Task requirements ::
Count every line in the entries that follow where the word "remove" appears, then state only the total.

━━━━━━

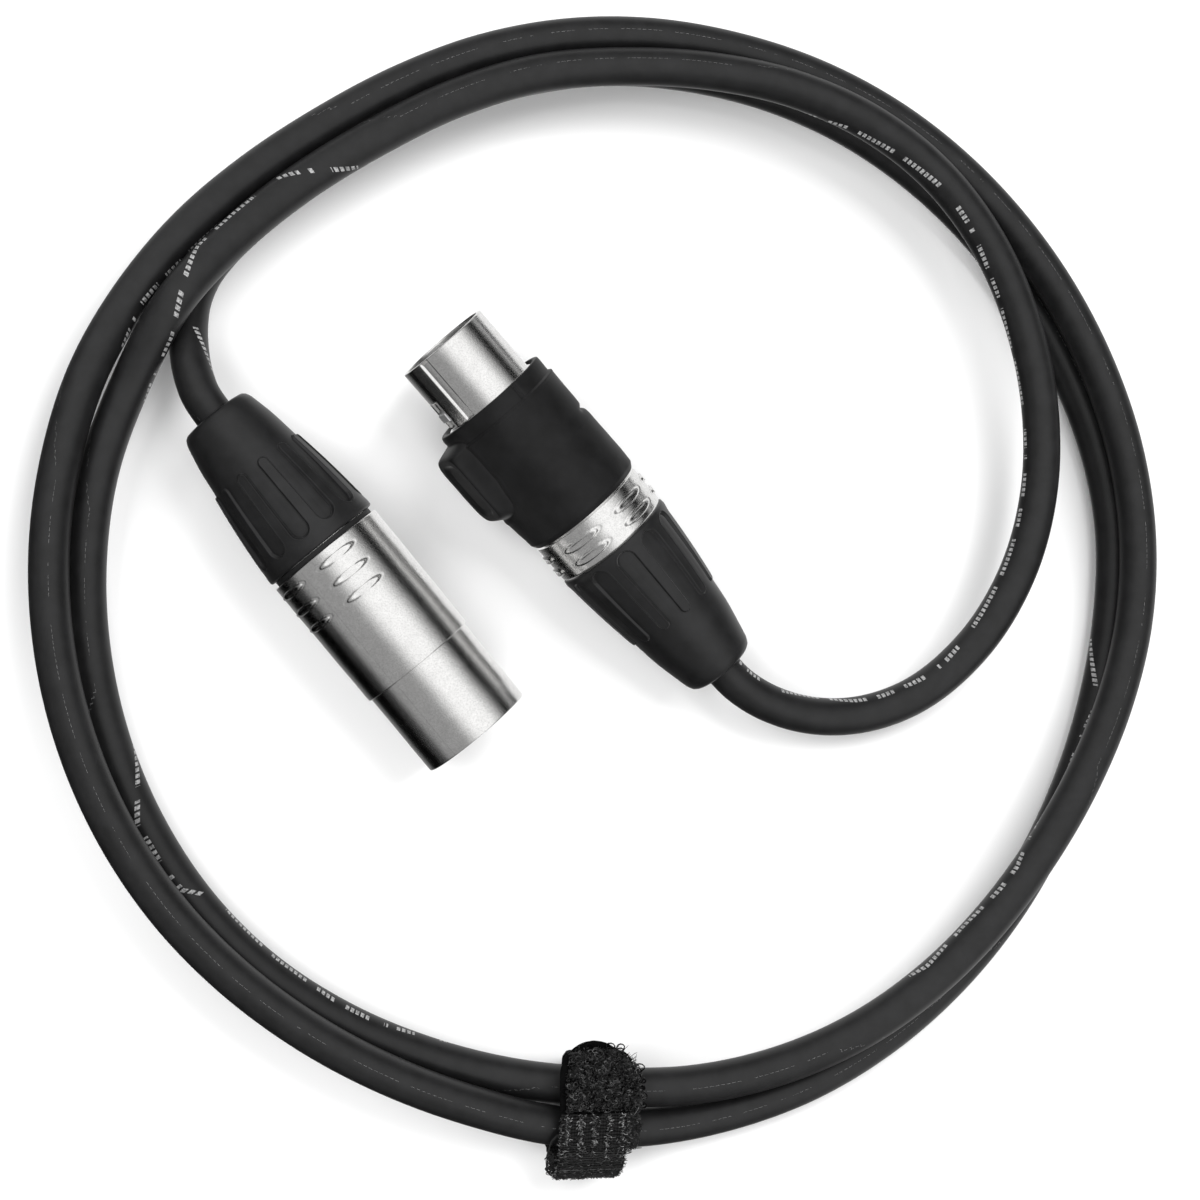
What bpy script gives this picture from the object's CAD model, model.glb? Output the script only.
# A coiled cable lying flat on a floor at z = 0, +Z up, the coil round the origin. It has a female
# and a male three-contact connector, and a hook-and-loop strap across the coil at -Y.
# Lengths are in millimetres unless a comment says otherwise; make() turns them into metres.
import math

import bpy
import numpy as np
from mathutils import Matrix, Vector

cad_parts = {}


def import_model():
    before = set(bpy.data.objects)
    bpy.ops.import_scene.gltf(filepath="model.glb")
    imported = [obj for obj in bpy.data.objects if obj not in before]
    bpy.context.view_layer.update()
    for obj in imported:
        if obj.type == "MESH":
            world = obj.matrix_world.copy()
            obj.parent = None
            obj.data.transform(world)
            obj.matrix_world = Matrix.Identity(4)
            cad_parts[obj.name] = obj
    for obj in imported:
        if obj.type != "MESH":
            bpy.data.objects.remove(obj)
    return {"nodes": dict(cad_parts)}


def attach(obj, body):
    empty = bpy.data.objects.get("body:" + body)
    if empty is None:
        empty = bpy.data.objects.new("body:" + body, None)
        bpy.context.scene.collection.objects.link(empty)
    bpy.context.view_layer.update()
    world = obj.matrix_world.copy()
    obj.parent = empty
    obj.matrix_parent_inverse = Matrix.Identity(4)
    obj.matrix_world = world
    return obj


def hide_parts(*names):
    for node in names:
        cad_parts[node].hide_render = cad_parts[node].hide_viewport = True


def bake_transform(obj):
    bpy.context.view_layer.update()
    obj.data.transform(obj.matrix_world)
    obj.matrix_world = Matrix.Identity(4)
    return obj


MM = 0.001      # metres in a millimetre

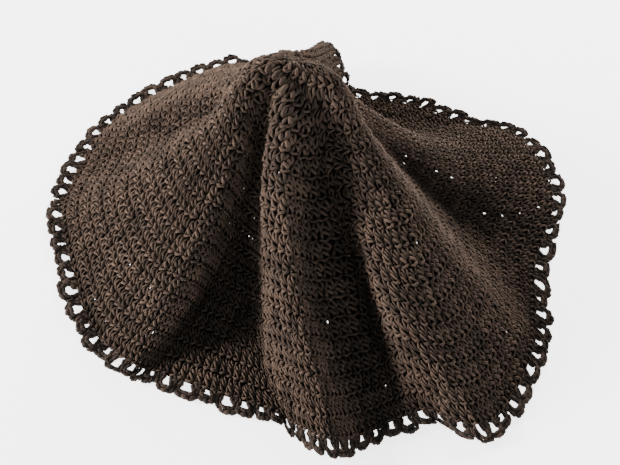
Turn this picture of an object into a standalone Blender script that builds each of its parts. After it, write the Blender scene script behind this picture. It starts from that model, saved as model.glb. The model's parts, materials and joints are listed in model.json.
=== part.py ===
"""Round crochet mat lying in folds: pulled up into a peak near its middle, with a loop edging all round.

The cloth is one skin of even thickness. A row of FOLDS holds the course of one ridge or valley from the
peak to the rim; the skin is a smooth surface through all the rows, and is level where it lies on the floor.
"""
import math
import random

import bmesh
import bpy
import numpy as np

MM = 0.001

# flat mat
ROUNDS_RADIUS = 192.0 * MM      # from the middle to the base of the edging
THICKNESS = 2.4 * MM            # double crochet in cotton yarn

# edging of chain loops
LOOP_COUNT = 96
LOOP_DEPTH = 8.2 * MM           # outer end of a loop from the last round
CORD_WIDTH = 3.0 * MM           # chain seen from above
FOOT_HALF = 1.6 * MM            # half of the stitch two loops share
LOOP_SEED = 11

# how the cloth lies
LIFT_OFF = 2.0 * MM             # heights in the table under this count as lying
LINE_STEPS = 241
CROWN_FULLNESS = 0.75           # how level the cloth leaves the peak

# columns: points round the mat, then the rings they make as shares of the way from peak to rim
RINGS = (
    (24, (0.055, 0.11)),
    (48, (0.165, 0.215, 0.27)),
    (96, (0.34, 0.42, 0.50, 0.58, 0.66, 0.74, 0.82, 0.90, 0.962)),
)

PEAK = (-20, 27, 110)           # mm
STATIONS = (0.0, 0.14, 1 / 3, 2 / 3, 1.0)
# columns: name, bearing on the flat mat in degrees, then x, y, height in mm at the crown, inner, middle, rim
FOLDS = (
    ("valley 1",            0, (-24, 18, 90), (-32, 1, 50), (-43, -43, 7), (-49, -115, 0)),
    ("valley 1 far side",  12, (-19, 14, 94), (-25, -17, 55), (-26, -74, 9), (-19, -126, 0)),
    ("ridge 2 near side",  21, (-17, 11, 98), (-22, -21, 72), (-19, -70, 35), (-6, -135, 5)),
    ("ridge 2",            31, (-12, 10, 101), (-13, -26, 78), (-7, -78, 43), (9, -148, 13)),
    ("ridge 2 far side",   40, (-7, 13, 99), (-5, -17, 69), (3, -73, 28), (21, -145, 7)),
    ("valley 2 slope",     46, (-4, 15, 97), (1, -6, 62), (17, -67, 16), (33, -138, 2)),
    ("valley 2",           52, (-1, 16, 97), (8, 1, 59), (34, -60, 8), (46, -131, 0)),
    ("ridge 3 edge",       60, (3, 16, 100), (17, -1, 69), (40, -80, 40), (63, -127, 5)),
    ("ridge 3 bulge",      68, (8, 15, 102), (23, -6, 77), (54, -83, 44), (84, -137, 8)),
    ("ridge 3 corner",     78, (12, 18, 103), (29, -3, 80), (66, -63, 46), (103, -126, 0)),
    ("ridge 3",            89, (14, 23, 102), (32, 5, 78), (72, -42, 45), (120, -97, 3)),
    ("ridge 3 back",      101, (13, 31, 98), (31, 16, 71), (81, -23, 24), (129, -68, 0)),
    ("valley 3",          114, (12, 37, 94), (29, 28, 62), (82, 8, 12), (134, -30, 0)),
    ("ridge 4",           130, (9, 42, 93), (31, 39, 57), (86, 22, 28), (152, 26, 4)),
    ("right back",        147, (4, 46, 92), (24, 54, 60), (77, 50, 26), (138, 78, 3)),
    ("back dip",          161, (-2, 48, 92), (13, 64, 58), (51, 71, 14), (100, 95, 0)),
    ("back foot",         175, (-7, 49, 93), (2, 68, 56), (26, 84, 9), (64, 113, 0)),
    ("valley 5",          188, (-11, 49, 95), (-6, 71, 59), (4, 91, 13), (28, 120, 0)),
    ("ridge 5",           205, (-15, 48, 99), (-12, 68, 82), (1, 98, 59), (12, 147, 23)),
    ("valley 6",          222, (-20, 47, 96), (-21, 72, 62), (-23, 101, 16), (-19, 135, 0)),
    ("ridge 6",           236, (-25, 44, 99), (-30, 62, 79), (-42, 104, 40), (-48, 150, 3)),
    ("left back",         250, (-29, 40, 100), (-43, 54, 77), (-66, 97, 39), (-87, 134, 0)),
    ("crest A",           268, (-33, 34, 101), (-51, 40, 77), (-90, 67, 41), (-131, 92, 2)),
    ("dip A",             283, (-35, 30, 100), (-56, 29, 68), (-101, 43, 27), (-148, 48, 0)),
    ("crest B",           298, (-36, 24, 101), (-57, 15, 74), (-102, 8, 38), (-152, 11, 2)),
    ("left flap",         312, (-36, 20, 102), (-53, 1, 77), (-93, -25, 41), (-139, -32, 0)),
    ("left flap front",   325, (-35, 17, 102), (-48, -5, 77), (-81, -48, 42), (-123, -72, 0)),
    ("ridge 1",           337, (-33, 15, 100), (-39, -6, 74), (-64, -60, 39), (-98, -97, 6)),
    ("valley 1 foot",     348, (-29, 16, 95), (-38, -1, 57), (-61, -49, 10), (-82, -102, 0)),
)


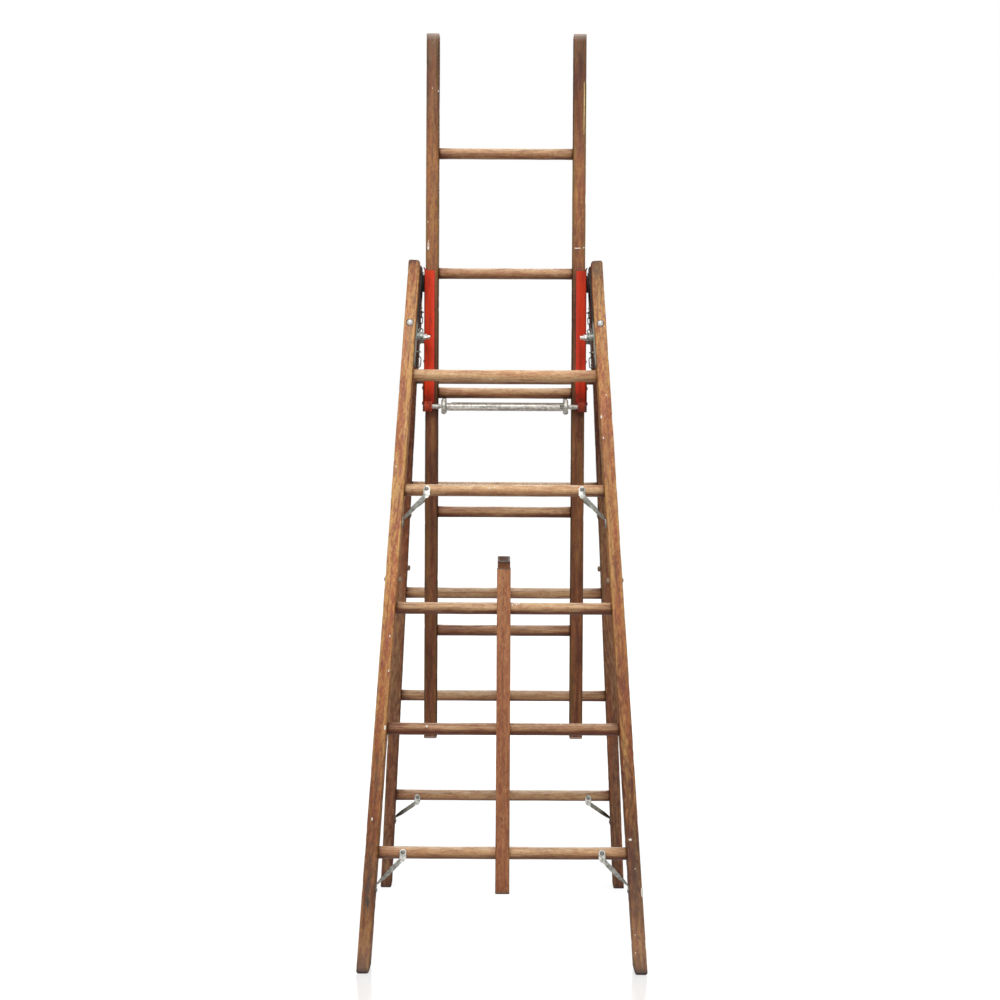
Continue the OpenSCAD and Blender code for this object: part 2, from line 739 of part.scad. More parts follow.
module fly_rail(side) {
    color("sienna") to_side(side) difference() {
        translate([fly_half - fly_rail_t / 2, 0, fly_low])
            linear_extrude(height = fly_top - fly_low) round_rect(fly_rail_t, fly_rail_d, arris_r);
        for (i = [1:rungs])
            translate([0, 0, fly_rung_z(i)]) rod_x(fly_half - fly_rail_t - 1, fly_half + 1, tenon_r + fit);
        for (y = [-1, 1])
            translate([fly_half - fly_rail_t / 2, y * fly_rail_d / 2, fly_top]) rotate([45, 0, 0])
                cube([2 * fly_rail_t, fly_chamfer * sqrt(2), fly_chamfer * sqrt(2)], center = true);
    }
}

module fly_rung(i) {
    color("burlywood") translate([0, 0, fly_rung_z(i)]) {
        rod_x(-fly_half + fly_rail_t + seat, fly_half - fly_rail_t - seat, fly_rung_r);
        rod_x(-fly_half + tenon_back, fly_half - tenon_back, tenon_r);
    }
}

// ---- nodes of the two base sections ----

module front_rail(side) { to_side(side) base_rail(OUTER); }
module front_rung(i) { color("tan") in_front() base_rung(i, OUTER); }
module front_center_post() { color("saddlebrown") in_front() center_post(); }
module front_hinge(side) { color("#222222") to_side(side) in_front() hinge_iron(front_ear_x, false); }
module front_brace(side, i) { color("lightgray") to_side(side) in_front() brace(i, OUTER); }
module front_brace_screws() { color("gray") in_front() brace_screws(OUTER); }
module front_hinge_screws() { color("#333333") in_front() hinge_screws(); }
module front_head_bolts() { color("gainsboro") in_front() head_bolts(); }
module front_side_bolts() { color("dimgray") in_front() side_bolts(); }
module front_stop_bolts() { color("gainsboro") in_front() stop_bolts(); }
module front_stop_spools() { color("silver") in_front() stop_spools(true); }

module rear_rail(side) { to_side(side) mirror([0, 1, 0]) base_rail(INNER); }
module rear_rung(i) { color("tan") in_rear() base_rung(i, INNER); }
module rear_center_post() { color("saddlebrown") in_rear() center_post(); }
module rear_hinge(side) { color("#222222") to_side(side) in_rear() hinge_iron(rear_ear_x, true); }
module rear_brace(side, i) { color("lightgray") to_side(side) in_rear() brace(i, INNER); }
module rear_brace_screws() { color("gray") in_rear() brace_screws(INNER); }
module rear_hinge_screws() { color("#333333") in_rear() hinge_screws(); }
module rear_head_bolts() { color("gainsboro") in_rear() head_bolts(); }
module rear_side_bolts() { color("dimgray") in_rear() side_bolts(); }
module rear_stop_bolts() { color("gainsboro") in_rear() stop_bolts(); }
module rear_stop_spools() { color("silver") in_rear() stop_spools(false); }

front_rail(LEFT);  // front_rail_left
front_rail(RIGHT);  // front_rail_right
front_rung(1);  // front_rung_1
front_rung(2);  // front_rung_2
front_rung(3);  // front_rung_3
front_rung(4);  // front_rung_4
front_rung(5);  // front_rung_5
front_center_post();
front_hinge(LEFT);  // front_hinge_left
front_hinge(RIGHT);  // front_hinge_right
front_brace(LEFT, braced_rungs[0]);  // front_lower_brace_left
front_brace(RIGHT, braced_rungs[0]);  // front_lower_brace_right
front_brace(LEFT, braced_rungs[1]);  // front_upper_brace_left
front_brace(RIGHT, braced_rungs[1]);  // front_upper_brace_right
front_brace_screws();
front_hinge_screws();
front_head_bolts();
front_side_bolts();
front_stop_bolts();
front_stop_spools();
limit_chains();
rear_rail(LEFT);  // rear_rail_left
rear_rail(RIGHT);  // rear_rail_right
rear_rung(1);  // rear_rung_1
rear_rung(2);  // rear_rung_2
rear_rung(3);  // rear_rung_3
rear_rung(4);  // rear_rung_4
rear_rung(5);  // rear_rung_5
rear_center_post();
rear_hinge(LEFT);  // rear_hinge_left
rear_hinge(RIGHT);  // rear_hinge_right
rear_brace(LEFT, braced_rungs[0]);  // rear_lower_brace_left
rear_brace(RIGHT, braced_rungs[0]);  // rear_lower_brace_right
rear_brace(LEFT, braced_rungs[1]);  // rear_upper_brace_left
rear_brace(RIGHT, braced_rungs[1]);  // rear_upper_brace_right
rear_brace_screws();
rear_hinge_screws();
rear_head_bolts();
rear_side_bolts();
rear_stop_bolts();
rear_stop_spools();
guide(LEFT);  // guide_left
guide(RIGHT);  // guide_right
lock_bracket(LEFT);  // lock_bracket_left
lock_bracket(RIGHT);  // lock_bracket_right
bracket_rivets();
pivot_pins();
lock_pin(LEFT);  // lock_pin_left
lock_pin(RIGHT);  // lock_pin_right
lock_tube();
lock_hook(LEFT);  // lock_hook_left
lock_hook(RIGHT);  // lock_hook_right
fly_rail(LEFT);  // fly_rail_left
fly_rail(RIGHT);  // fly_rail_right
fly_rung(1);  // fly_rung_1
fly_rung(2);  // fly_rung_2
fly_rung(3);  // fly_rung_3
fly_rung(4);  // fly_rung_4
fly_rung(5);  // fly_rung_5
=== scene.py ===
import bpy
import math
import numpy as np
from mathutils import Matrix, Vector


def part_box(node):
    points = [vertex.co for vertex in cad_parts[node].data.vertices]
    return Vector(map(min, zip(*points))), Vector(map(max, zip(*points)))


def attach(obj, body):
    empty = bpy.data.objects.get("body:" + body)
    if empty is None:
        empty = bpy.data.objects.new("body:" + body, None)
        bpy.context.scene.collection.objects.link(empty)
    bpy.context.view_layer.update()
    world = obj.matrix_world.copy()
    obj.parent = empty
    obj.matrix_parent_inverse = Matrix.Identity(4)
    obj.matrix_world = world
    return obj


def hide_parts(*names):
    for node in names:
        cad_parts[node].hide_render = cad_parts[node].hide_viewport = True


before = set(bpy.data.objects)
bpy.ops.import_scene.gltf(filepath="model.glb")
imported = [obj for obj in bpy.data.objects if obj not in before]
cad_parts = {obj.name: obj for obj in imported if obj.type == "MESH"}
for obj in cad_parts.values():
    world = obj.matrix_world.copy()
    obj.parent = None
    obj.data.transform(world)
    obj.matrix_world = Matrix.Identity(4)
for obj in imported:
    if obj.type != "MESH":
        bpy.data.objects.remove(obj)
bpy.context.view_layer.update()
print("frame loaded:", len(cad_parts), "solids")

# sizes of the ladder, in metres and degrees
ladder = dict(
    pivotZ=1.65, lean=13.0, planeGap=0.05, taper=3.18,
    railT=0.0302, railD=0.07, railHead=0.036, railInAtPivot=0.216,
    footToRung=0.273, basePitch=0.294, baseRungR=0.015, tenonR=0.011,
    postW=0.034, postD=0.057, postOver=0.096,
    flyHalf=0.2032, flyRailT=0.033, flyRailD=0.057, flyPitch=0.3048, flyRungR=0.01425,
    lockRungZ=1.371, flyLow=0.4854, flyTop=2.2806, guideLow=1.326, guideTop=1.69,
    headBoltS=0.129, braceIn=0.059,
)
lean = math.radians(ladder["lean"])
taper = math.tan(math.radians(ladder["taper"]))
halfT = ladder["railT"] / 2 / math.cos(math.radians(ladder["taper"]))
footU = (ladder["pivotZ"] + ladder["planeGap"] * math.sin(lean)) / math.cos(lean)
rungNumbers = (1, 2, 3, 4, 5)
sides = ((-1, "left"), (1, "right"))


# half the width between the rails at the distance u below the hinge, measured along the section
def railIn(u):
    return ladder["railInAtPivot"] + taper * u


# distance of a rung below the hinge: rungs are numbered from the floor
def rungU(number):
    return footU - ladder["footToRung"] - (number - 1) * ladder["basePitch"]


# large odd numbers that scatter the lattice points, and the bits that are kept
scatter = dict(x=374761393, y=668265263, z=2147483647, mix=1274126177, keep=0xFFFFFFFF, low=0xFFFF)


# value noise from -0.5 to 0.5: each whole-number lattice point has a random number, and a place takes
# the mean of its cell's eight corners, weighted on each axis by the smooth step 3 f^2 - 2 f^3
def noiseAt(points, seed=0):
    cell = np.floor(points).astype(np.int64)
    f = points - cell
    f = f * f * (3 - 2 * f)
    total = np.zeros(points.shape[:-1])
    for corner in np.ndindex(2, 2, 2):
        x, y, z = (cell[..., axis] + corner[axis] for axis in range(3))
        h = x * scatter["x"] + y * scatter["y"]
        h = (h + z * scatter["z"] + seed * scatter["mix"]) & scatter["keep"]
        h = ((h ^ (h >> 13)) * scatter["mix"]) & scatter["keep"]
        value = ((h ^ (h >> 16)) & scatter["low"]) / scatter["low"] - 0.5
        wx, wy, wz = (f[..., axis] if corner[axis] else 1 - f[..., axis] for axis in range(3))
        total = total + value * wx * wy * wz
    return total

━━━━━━

Result of this task ::
2